Five decades of rule by Assad’s family ended on Sunday when he fled to Moscow, where the government granted him asylum. Iran had backed Assad in Syria’s long civil war and his overthrow was widely seen as a major blow to the Iran-led “Axis of Resistance,” a political and military alliance that opposes Israeli and US influence in the Middle East.
As rebel forces from Hayat Tahrir al-Sham (HTS), formerly aligned to al Qaeda, seized major cities and advanced towards the capital, Assad met Iranian Foreign Minister Abbas Araqchi in Damascus on Dec. 2.
At the meeting, Assad voiced anger over what he said was Turkey’s intensified efforts to unseat him, according to a senior Iranian official.
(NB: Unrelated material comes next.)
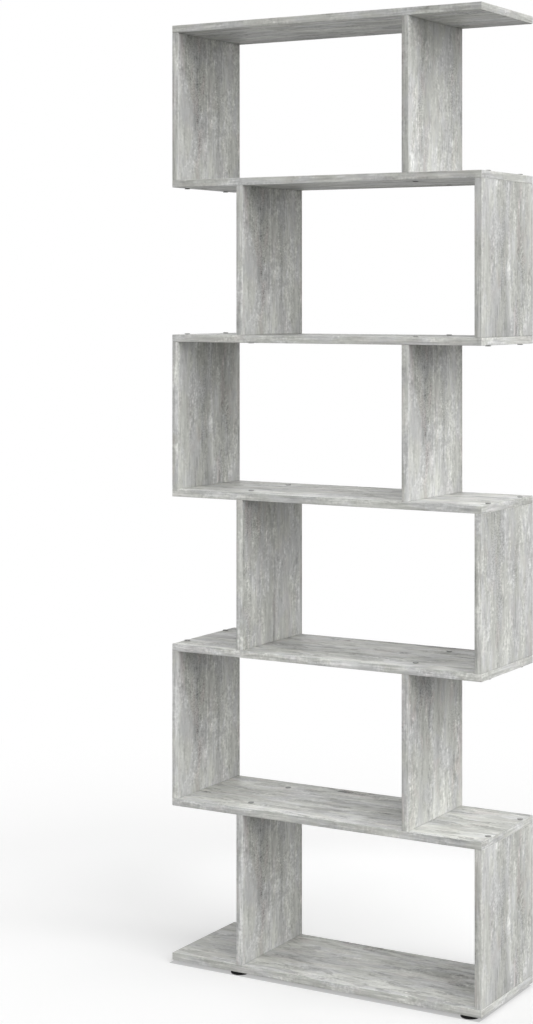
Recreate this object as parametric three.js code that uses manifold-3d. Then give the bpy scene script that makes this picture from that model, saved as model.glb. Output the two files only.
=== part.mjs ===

Araqchi assured Assad of Iran’s continued support and promised to raise the issue with Ankara, the official said.
The next day, Araqchi met with Turkish Foreign Minister Hakan Fidan to express Tehran’s deep concerns over Ankara’s support for rebel advances.
“The meeting was tense. Iran expressed its unhappiness with Turkey’s alignment with US and Israeli agendas and conveyed Assad’s concerns,” a second Iranian official said, referring to Ankara’s support for rebels and cooperation with Western and Israeli interests in targeting Iran’s allies in the region.
Fidan, the official said, blamed Assad for the crisis, asserting that his failure to engage in genuine peace talks and his years of oppressive rule were the root causes of the conflict.
A Turkish foreign ministry source familiar with Fidan’s talks said that those were not the exact remarks by Fidan, and added that Araqchi did not bring and convey any messages from Assad to Turkey, without elaborating.
Fidan told reporters in Doha on Sunday that the Assad regime “had precious time” to address Syria’s existing problems, but did not, instead allowing “a slow decay and collapse of the regime.”
Iran’s Supreme Leader Ayatollah Ali Khamenei said on Wednesday that Assad’s toppling was the result of a plan by the United States and Israel.
He said that one of Syria’s neighbors also had a role and continues to do so. He did not name the country, but appeared to be referring to Turkey.
NATO member Turkey, which controls swathes of land in northern Syria after several cross-border incursions against the Syrian Kurdish YPG militia, was a main backer of opposition groups aiming to topple Assad since the outbreak of the civil war in 2011.
Assad’s downfall stripped Iran and its ally the Lebanese group Hezbollah of a vital ally. Tehran’s ties to Damascus had allowed Iran to spread its influence through a land corridor from its western border via Iraq all the way to Lebanon to bring arms supplies to Hezbollah.
Iran spent billions of dollars propping up Assad during the war and deployed its Revolutionary Guards to Syria to keep its ally in power.
Hezbollah also played a major part, sending fighters to support him, but had to bring them back to Lebanon over the last year to fight in a bruising war with Israel – a redeployment that weakened Syrian government lines.